Elles représentent moins d’un dixième des photographes des grandes agences**. Et lorsqu’on appelle leurs employeurs pour savoir combien il y a de femmes dans leurs équipes, ils nous demandent, gênés, s’ils peuvent « compter les mortes ».
Elles sont payées 30 %*** de moins que leurs confrères masculins. Et celles qui parviennent à trouver un poste répètent en boucle « qu’elles ont de la chance » d’être là.
Elles déplorent le manque de visibilité de leur travail, alors même que les métiers d’iconographe, de commissaires ou de galeriste se féminisent. Pour être visible, faut-il mieux être femme dénudée devant un objectif masculin qu’être une femme derrière le viseur ?
Elles sont trop souvent, sur le terrain, femmes d’abord et photographes ensuite. Agacées par des confrères, des clients ou des employeurs, qui les prennent pour des faibles, des incompétentes ou des seconds choix.
Elles voient fréquemment, lors de leurs expositions, les gens s’adresser à leurs conjoints masculins plutôt qu’à elles.
Elles sont souvent renvoyées à leur « féminité naturelle » lorsque leurs sujets traitent de l’intime, là où le même travail fait par un homme est considéré comme relevant du domaine de l’art.
Elles sont entourées de photographies représentant des femmes dont les corps sont sexualisés, et elles reçoivent fréquemment des commandes les obligeant à perpétuer cette image.
Elles voient leurs carrières évoluer plus lentement que celles de leurs confrères, car trop souvent ce sont elles qui assument le compromis famille-travail, renonçant ainsi à des résidences ou à des reportages qui les éloignent de leur domicile.
Elles sont, pour certaines, réticentes à signer ce manifeste de peur d’être mal vues par des collègues ou des employeurs.
Dans un pays où le masculin est déclaré neutre et universel, tout regroupement impliquant le féminin est forcément « communautariste » et suspect, quand bien même la « communauté » en question représente la moitié de l’humanité.
Mais ce n’est pas la parité que nous défendons, c’est la production artistique, les artistes. C’est l’égalité dans le traitement, dans les considérations et les opportunités. Et le monde de la photo est bien obligé de reconnaître qu’il est loin, très loin du compte.
Nous souhaitons que, faute de chiffres, plus personne ne puisse dire « je ne savais pas », ou s’abrite derrière un « je ne m’en rendais pas compte », c’est le sens de ce manifeste.
Nous revendiquons une plus grande attention de la part de tous les acteurs et actrices du monde photographique en matière de parité.
Nous revendiquons une plus grande vigilance en matière de sexisme involontaire.
Nous revendiquons un traitement équitable pour les commandes, les prix, les publications et les expositions.
Nous revendiquons l’anonymat lors des jurys et commissions d’achat pour prévenir les discriminations sexistes.
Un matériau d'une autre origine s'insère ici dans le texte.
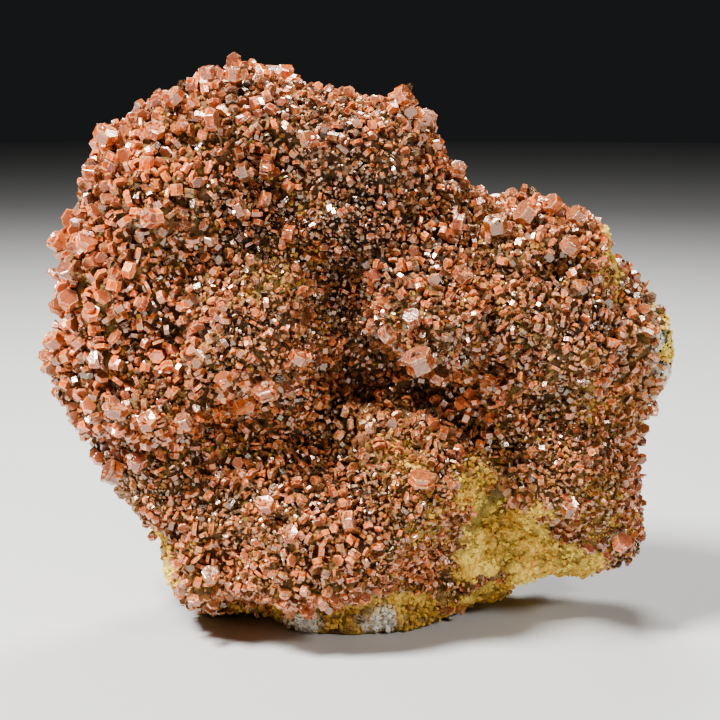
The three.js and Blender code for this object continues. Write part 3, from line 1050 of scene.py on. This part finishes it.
def crumb_material(settings):
    """Powdery limonite: no shine at all."""
    material, tree = new_material("limonite crumbs")
    tint = add_node(tree, "ShaderNodeAttribute", attribute_name="tint").outputs["Vector"]
    shares = add_node(tree, "ShaderNodeSeparateXYZ", {0: tint}).outputs
    colour = settings.ochre
    for factor, coat in zip(shares, (settings.pale_ochre, settings.goethite, settings.chalk)):
        mixed = add_node(tree, "ShaderNodeMix", {"Factor": factor, 6: colour, 7: coat}, data_type="RGBA")
        colour = mixed.outputs[2]
    surface = add_node(
        tree,
        "ShaderNodeBsdfPrincipled",
        {"Base Color": colour, "Roughness": 0.95, "Specular IOR Level": 0.15},
    )
    add_node(tree, "ShaderNodeOutputMaterial", {"Surface": surface})
    return material


class SPECIMEN_OT_crumbs(bpy.types.Operator):
    """Strew earthy crumbs over the bare ochre and between the crystals of the ochre parts"""

    bl_idname = "specimen.crumbs"
    bl_label = "Limonite Crumbs"

    def execute(self, context):
        settings = context.scene.specimen_rock
        rng = np.random.default_rng(11)
        rock = bpy.data.objects["matrix_rock"].data
        covered, _, ochre = vectors_of(rock, "growing").T
        chalk = vectors_of(rock, "ground")[:, 0]
        places, _ = mesh_arrays(rock)
        behind = smooth_step(10 * MM, 16 * MM, places[:, 1]) * (1 - covered)
        chances = shown_at(places, EARTH_PATCHES) + 0.16 * ochre * covered + 0.07 * behind
        values = np.stack([(1 - covered) * ochre, chalk, behind], 1)
        middles, normals, values = scattered(rock, chances, values, settings.crumbs, rng)
        size = MM * rng.uniform(0.3, 0.75, len(middles)) * (1 + 0.2 * values[:, 2])
        lift = rng.uniform(0, 0.7, len(middles)) * size
        lift += 0.8 * MM * (1 - values[:, 0]) * rng.random(len(middles))
        middles = middles + normals * (lift * (1 - values[:, 2]))[:, None]
        kept = middles[:, 2] > 1.7 * size
        middles, values, size = middles[kept], values[kept], size[kept]
        earthy, chalky, behind = values.T
        count = len(middles)
        pale = np.clip(unevenness(middles, 6 * MM, 51) + rng.normal(0.4, 0.4, count), 0, 1) * earthy**2
        stained = 1.1 * (1 - earthy) + behind + 0.5 * unevenness(middles, 9 * MM, 52)
        stained = np.clip(stained + rng.normal(-0.2, 0.2, count), 0, 1)
        axes = unit(rng.normal(size=(count, 3)))
        spins = rng.uniform(0, math.tau, count)
        sizes = size[:, None] * rng.uniform(0.6, 1.2, (count, 3))
        tints = np.stack([pale * (1 - 0.8 * behind), stained, chalky], 1)
        piece = joined_copies(
            "limonite_crumbs", [finished_shape(crumb)], np.zeros(count, int), axes, spins, sizes, middles,
            tints,
        )
        piece.data.materials.append(crumb_material(settings))
        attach(piece, "root")
        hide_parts("matrix")
        return {"FINISHED"}


# ---------------------------------------------------------------- stage


# Each light's place, its width, both in metres, and its power as a part of the key light's.
LIGHTS = (
    ("upper_left_light", (-0.44, -0.26, 0.80), 0.24, 1.0),
    ("upper_right_light", (0.50, -0.42, 0.46), 0.12, 0.1),
    ("back_light", (0.05, 0.5, 0.75), 0.3, 0.3),
)
AIM_HEIGHT = 72.5 * MM


class SPECIMEN_OT_stage(bpy.types.Operator):
    """Set the specimen on a plain pale floor with soft studio light and a camera"""

    bl_idname = "specimen.stage"
    bl_label = "Stage"

    def execute(self, context):
        settings = context.scene.specimen_stage
        deselect_all()
        bpy.ops.mesh.primitive_circle_add(vertices=96, radius=4, fill_type="NGON")
        floor = bpy.context.active_object
        floor.name = "studio_floor"
        material, tree = new_material("pale floor paper")
        surface = add_node(
            tree,
            "ShaderNodeBsdfPrincipled",
            {"Base Color": settings.floor, "Roughness": 0.7, "Specular IOR Level": 0.2},
        )
        add_node(tree, "ShaderNodeOutputMaterial", {"Surface": surface})
        floor.data.materials.append(material)
        target = Vector((MIDDLE.x, 0, AIM_HEIGHT))
        camera_data = bpy.data.cameras.new("Camera")
        camera_data.lens = settings.focal_length
        camera_data.sensor_width = 36
        camera = bpy.data.objects.new("Camera", camera_data)
        back = Vector((0, -math.cos(settings.elevation), math.sin(settings.elevation)))
        camera.location = target + settings.distance * back
        camera.rotation_euler = (-back).to_track_quat("-Z", "Y").to_euler()
        context.scene.collection.objects.link(camera)
        context.scene.camera = camera
        for name, place, size, share in LIGHTS:
            lamp = bpy.data.lights.new(name, "AREA")
            lamp.shape = "DISK"
            lamp.size = size
            lamp.energy = settings.light_power * share
            item = bpy.data.objects.new(name, lamp)
            item.location = Vector(place)
            item.rotation_euler = (target - item.location).to_track_quat("-Z", "Y").to_euler()
            context.scene.collection.objects.link(item)
        world = bpy.data.worlds.new("soft room")
        world.use_nodes = True
        background = world.node_tree.nodes["Background"]
        background.inputs["Color"].default_value = linear("#dfe3e8")
        background.inputs["Strength"].default_value = 0.015
        context.scene.world = world
        return {"FINISHED"}


# ---------------------------------------------------------------- panel and registration


class SPECIMEN_PT_panel(bpy.types.Panel):
    """The steps that build the specimen, in order, and their settings"""

    bl_idname = "SPECIMEN_PT_panel"
    bl_label = "Vanadinite Specimen"
    bl_space_type = "VIEW_3D"
    bl_region_type = "UI"
    bl_category = "Specimen"

    def draw(self, context):
        for group, steps in (
            (context.scene.specimen_rock, (SPECIMEN_OT_matrix, SPECIMEN_OT_crumbs)),
            (context.scene.specimen_crystals, (SPECIMEN_OT_large_crystals, SPECIMEN_OT_small_crystals)),
            (context.scene.specimen_stage, (SPECIMEN_OT_stage,)),
        ):
            box = self.layout.box()
            for name in group.bl_rna.properties.keys():
                if name not in {"rna_type", "name"}:
                    box.prop(group, name)
            for step in steps:
                box.operator(step.bl_idname)


CLASSES = (
    RockSettings,
    CrystalSettings,
    StageSettings,
    SPECIMEN_OT_matrix,
    SPECIMEN_OT_large_crystals,
    SPECIMEN_OT_small_crystals,
    SPECIMEN_OT_crumbs,
    SPECIMEN_OT_stage,
    SPECIMEN_PT_panel,
)


def register():
    for cls in CLASSES:
        bpy.utils.register_class(cls)
    bpy.types.Scene.specimen_rock = PointerProperty(type=RockSettings)
    bpy.types.Scene.specimen_crystals = PointerProperty(type=CrystalSettings)
    bpy.types.Scene.specimen_stage = PointerProperty(type=StageSettings)


def unregister():
    del bpy.types.Scene.specimen_stage
    del bpy.types.Scene.specimen_crystals
    del bpy.types.Scene.specimen_rock
    for cls in reversed(CLASSES):
        bpy.utils.unregister_class(cls)


def main():
    register()
    bpy.ops.specimen.stage()
    bpy.ops.specimen.matrix()
    bpy.ops.specimen.large_crystals()
    bpy.ops.specimen.small_crystals()
    bpy.ops.specimen.crumbs()


if __name__ == "__main__":
    main()
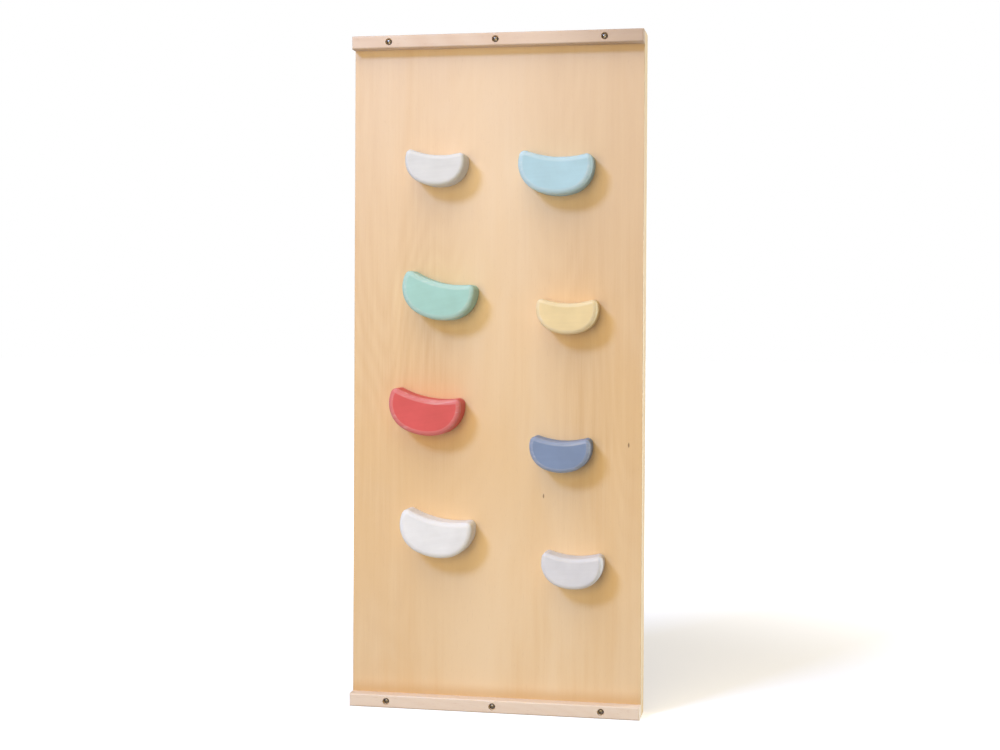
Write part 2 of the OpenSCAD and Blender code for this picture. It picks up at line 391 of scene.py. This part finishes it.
def pin_knots(n, colour):
    """The colour with a small dark upright knot at each of PIN_KNOTS."""
    for x, z, radius in PIN_KNOTS:
        squashed = n.new("ShaderNodeVectorMath", operation="MULTIPLY")
        n.put(squashed.inputs[0], n.coords)
        squashed.inputs[1].default_value = (1, 0, KNOT_SQUASH)
        spot = n.new("ShaderNodeVectorMath", operation="DISTANCE")
        n.put(spot.inputs[0], squashed.outputs[0])
        spot.inputs[1].default_value = (x, 0, z * KNOT_SQUASH)
        mark = n.remap(spot.outputs["Value"], radius * 0.6, radius * 1.7, 0.85, 0, smooth=True)
        colour = n.mix(mark, colour, rgb(0.20, 0.10, 0.05))
    return colour


def ply_layers(n):
    """Light and dark plies across the panel's thickness, and where the surface is an edge."""
    normal = n.new("ShaderNodeNewGeometry").outputs["True Normal"]
    facing_out = n.math("ABSOLUTE", n.axis(normal, "Y"))
    edge = n.remap(facing_out, 0.5, 0.3, smooth=True)
    ply = n.remap(n.axis(n.coords, "Y"), FRONT_Y, REAR_Y, 0, PLIES)
    band = n.math("PINGPONG", ply, 1.0)
    band = n.remap(band, 0.35, 0.65, smooth=True)
    rough_edge = n.noise(n.stretch((300, 60, 300)), detail=3, rough=0.7)
    band = n.math("MULTIPLY", band, n.remap(rough_edge, 0.2, 0.7, 0.5, 1.0))
    return edge, n.mix(band, rgb(0.82, 0.63, 0.41), rgb(0.62, 0.41, 0.22))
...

Nous revendiquons une meilleure visibilité auprès des commissaires, des galeristes et des journalistes pour une plus grande reconnaissance.
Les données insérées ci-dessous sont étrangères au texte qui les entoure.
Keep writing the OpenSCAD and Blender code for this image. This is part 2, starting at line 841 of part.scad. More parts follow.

Nous revendiquons de ne plus qualifier d’exceptionnelles les femmes qui réussissent à s’imposer dans le monde des arts.
Nous revendiquons de ne plus considérer le travail des femmes comme un genre à part et un art mineur.
Nous revendiquons l’ouverture d’une enquête sur la condition des femmes photographes par l’Observatoire des inégalités hommes-femmes, avec l’implication de la nouvelle ministre de la Culture, Madame Françoise Nyssen.
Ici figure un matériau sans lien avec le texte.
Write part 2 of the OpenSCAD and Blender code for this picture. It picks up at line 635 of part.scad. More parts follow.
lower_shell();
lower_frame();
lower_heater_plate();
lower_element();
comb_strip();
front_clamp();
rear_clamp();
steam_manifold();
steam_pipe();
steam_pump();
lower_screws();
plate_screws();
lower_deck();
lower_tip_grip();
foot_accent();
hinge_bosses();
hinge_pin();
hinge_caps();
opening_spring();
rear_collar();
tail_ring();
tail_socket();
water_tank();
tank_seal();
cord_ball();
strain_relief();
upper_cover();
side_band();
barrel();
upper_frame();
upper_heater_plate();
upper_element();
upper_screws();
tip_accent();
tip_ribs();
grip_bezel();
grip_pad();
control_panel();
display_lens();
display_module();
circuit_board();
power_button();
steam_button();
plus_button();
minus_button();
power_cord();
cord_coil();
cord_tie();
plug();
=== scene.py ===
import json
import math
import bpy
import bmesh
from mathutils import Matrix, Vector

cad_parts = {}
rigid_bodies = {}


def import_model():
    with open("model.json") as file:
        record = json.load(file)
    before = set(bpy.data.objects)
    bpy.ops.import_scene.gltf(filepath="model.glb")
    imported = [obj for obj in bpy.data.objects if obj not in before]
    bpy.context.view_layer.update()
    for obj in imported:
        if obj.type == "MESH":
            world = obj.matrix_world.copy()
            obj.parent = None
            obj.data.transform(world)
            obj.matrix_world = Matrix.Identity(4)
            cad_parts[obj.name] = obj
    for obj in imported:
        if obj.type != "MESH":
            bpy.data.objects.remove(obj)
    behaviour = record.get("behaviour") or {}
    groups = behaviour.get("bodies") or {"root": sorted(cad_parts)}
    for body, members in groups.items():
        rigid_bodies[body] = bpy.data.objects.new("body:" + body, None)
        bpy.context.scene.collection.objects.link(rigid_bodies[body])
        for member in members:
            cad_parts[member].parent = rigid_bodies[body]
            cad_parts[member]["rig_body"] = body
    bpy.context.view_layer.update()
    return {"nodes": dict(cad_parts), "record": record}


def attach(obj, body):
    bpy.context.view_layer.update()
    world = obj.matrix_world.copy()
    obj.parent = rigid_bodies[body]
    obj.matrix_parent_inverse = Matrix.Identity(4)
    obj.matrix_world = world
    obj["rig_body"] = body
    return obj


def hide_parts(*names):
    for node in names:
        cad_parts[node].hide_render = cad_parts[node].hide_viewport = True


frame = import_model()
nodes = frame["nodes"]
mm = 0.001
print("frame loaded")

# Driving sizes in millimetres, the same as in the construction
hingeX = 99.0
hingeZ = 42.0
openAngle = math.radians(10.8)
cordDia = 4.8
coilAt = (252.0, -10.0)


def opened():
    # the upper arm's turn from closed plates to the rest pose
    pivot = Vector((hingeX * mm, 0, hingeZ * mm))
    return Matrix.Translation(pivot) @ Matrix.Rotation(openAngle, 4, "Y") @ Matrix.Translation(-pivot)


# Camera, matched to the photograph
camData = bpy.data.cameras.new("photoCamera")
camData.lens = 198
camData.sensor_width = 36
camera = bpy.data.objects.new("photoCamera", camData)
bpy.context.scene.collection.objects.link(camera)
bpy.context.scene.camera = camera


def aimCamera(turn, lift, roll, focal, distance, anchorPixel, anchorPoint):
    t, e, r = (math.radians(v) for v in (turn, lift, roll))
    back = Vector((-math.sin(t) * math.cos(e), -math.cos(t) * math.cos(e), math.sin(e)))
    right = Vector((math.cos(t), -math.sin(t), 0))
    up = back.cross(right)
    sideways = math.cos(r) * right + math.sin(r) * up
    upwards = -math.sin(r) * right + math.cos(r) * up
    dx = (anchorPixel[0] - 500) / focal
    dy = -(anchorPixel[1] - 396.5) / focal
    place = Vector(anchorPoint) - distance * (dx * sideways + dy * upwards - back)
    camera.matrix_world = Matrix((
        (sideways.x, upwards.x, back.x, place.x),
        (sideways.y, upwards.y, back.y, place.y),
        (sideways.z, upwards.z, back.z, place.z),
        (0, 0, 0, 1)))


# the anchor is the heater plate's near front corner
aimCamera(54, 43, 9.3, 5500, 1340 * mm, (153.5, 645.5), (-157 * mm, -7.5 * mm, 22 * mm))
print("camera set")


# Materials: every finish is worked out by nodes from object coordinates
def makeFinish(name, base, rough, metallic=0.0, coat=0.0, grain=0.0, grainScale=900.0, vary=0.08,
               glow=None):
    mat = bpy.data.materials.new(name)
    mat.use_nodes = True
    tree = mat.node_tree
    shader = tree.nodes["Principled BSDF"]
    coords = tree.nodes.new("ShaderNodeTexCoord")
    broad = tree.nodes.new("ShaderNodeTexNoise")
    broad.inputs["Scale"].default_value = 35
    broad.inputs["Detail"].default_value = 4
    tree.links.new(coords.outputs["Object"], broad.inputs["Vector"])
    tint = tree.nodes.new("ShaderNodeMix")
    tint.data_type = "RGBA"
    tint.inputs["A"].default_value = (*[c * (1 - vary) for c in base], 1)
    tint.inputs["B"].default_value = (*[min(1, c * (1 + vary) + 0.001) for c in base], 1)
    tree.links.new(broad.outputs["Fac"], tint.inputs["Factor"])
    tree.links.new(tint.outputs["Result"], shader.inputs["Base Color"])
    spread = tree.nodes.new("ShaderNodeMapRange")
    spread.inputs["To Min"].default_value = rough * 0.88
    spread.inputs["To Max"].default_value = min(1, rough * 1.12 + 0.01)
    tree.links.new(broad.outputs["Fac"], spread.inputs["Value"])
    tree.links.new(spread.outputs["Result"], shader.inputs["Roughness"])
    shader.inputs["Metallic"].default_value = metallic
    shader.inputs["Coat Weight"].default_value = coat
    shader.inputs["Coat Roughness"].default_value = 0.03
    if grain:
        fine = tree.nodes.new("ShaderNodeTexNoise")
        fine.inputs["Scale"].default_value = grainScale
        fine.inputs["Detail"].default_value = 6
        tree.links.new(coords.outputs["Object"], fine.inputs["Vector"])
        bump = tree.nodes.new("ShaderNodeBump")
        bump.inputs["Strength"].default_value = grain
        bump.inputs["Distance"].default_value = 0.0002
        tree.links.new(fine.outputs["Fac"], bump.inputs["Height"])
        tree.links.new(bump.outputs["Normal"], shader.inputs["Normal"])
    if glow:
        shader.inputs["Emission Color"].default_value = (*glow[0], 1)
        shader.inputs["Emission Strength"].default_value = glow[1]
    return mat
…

* Pourcentage calculé sur la base des expositions personnelles présentées ces dix dernières années (2006-2016) dans les festivals et institutions suivants : Mois de la photo à Paris, ImageSingulières, Rencontres d’Arles, Circulation(s), Visa pour l’image, musée du Jeu de Paume, MEP, Centre Pompidou, Bal, Maison de la photographie à Lille.
** Magnum Photos et AFP.
*** Selon le Département des études de la prospective et des statistiques (DEPS) du ministère de la Culture, dans une enquête sur le métier de photographe (publiée en 2015).